Having considered submissions received through public consultation, our final determination regarding 2013 fire start outcomes confirms the position adopted within our draft determination published on 14 June 2014.
Under this determination, all Victorian DNSPs, except SP AusNet, will receive a penalty because there were more fire starts than the respective benchmark targets. The penalties range from $65 000 for CitiPower to $2 405 000 for Powercor. SP AusNet receives a $2 020 000 reward as its fire start number was below its benchmark target.
The f-factor is an incentive scheme. DNSPs can only retain their rewards for sustained and continuous improvements. Once improvements are made, the benchmark fire start targets will be tightened in future years.
|DNSP||Pass through amount ($)||Approximate charge ($) per customer p.a.|
|Powercor||(2 405 000)||(3.27)|
|SP AusNet||2 020 000||3.11|
|United Energy||(70 000)||(0.11)|
Note: Numbers in brackets represent negative numbers, indicating penalty for exceeding the relevant fire start target.
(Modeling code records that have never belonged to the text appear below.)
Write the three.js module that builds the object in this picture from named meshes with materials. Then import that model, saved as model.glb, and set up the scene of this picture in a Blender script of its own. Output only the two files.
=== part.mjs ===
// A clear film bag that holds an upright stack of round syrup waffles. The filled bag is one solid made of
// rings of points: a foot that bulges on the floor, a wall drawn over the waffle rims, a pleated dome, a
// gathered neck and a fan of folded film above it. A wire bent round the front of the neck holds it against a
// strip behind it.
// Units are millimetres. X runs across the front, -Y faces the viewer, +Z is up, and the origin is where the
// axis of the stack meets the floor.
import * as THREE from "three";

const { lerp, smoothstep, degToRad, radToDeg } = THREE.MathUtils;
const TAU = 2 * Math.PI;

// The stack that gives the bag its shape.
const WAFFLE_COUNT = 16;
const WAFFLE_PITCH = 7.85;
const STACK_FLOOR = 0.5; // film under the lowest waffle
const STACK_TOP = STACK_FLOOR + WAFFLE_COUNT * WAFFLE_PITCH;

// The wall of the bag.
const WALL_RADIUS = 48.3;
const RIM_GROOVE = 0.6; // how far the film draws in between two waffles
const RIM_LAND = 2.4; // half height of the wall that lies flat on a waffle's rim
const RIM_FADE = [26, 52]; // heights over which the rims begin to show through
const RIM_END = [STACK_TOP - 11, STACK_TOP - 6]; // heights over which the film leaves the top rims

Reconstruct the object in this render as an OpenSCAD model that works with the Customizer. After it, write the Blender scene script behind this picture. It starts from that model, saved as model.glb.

On 24 June 2010, the Victorian Parliament passed the Energy and Resources Legislation Amendment Act 2010. The Act amended the National Electricity (Victoria) Act 2005 (the NEVA) to introduce an 'f-factor scheme'. Subsequently, the Victorian Government published the f-factor scheme order 2011 (the Order) on 23 June 2011 under the NEVA. The scheme provides incentives for Distribution Network Service Providers (DNSPs) to reduce the risk of fire starts due to electricity infrastructure, and to reduce the risk of loss or damage caused by fire starts. The Order prescribes that, for the first four years of the scheme (2012-15), DNSPs will be either rewarded or penalised at the pre-determined incentive rate of $25,000 per fire for performing better or worse than their respective targets.
On 22 December 2011, we made our f-factor scheme final determination. This set the fire start benchmark target for each Victorian DNSP. As required by the Order, the targets were based on the average of historical fire starts of each DNSP over the five previous calendar years-that is, the average of 2006-10.